As Michigan’s 98th legislative session kicked off Wednesday, Rep. Jeff Irwin (D–Ann Arbor) and Rep. Adam Zemke (D–Ann Arbor) returned to Lansing with several priorities on their agendas.
In an interview Thursday, Zemke said he plans to emphasize education funding during the upcoming session. Zemke, who is in his second term representing Michigan’s 55th House District, said last session he focused on supporting educators and improving school districts, including those in high poverty communities.
He said a chief concern for the current legislative session is that education could take a hit following a House Fiscal Agency projection of a $454 million shortfall in the state’s general budget, released Wednesday.
“We really have to work to preserve funding at the current levels,” Zemke said. “And really it should be increased, but especially given a budget deficit of $460 million, you’re talking about a lot of items that we have to watch.”
He cited Republican Gov. Rick Snyder’s package to fund infrastructure repairs, which would cut 20 percent of state appropriations to higher education from the School Aid Fund, shifting much of the responsibility for funding public universities to the General Fund.
Zemke said that loss of money from the School Aid Fund, preserved for community college and K-12 education, has potentially negative implications for higher education funding.
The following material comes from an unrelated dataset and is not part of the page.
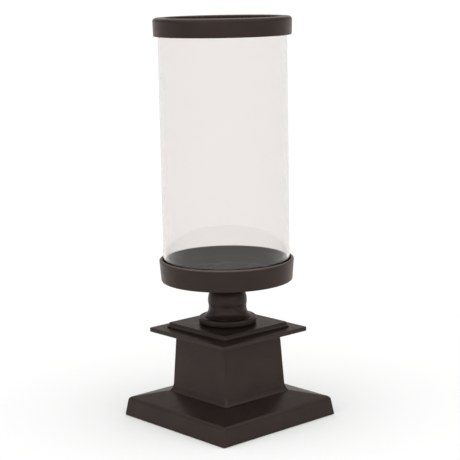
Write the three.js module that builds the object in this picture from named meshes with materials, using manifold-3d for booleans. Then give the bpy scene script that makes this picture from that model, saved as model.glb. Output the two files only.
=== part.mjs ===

“University funding would then have to come out of the General Fund solely,” he said. “With the projected shortfall of the budget, we’ve really got to be watching that university funding to make sure that the budget is not balanced the backs of students.”
In an interview Thursday, Irwin also identified higher education funding as an important area for the legislature, noting in particular how higher education funding has decreased in the last decade.
“Michigan used to be a real leader in the nation in terms of education policy,” Irwin said. “Over the course of the last decade, especially the last two years, we’ve really fallen off that pace.”
To return to the state’s former stature, Irwin said Michigan must engage the public and bring education to the forefront of the political agenda.
“Clearly, we need to get back to a place where Michigan is making higher ed a priority and the public is investing more in our institutions of higher learning so that we can control tuition and could try to control student debt,” he said.
Irwin, who is in his final term of representing Michigan’s 53rd District, also said he wants to renew state energy efficiency policy and push the development of more clean energy resources in the state.
Irwin cited Michigan’s Public Act 295 — which was signed into law in 2008, but expired this year — as a focus. The act was a state initiative to reduce the amount of non-renewable energy used by utilities owned by the state.
Irwin said Public Act 295 required that 10 percent of power be generated by renewables by 2015. Irwin also noted many citizens advocated against the act because of its costs.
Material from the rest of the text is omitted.